The urine may have a variable pH from acid to alkaline depending on the body’s need for balancing the internal environment. Food can be categorized by their potential acid load (PRAL). Foods that have a high acid load in general are: meats, dairy, fried foods, and processed grains. Foods that are alkali rich are fruits and vegetables. Not hard to remember!!!
So, now that we understand the basics regarding pH and that the Standard American Diet (SAD) sets us up for a more acid environment, let’s get back to bone health.
Calcium represents a large reservoir of base in our body. In response to an acid load, as in the modern diet, calcium salts are released into the systemic circulation to bring about homeostasis–in other words, maintain a proper pH. One study estimated that the amount of calcium lost in the urine over a lifetime could be over half the skeletal mass of calcium. Keep in mind that calcium and the balance of other minerals in the blood is not just attributed to our acid base status. This is a very complex system with many regulatory factors. For instance, bone minerals that are wasted in the urine may be compensated for by increased intestinal absorption of calcium, magnesium and phosphate. This is directly a result of vitamin D. More than 50% of the population is deficient in Vitamin D. So, combine a diet rich in acid forming foods, food already deficient in minerals, and low Vitamin D status and we have the perfect environment to promote osteoporosis.

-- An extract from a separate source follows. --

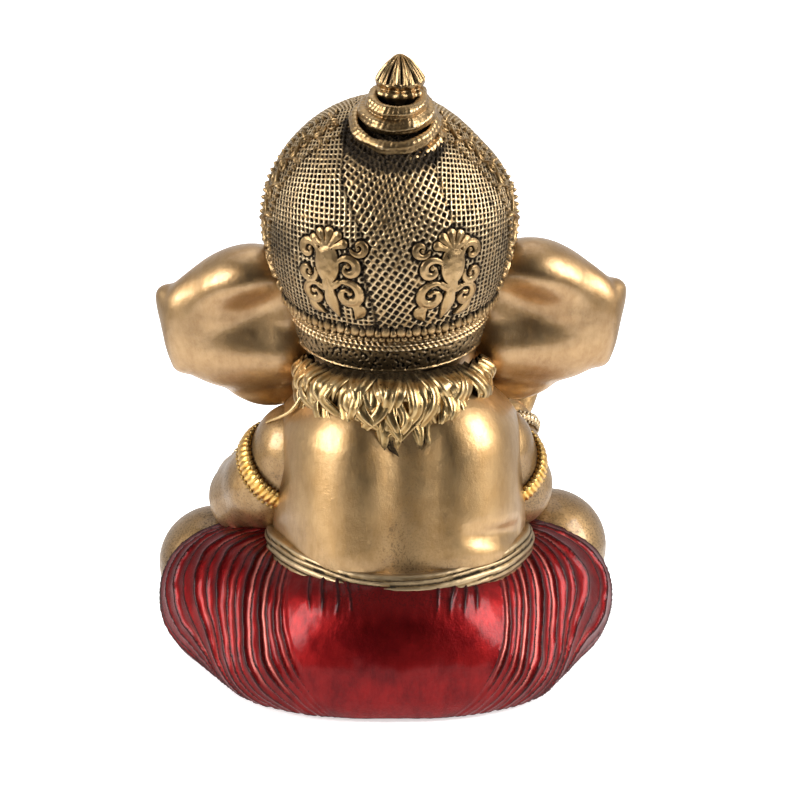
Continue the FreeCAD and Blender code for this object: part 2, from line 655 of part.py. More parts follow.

I could not find any study to date that directly compared an acid rich diet with an alkaline diet and its direct effect on the development of osteoporosis, but if we understand the stress it creates on the body, then we certainly would want to reduce the intake of acid rich foods on a chronic basis.
In the standard American diet the typical ratio of acidic to alkaline foods is 80/20. Ideally this ratio should be flipped. More like 60-80 % alkaline and 20-40 % from acidic.
So, how does one measure pH? One of the easiest ways to measure pH is in a first morning void of urine, before you eat or drink anything. You can obtain urine strips from the pharmacy. I recommend if you are going to do this, sample your urine three to four times in a week for a two to three week period and then take the average. A urine pH should be ideally above 6.5. If your urine pH is consistently below this marker, talk to your doctor. You may want to begin here in making changes in your diet. Remember, the standard American Diet (SAD) is high in processed grains, saturated fats, low in vegetables, fruits and fibers — all the things that we now know can put strain on the acid buffering system in our body. Remember FOOD is MEDICINE, make changes to your diet today to promote the intake of more vegetables, fruits and healthy grains to improve overall health!!! Not only will you protect your body from further stress, but you will feel better as well, I guarantee it!
Beware about scanning the internet for foods that are rich in alkaline forming and foods to avoid because they are acidic. This will cause you extreme confusion. Some foods, take for example a lemon, that are thought be very acidic, actually create a more alkaline load in the body. My take home point?? Get rid of the junk–throw away all the excesses–coffee, alcohol, fatty meats, processed grains, fried foods, processed cheeses, and eat more fresh vegetable and fruit everyday. If you have trouble altering your pH with these suggestions, see your doctor for a more complete list of foods and suggestions.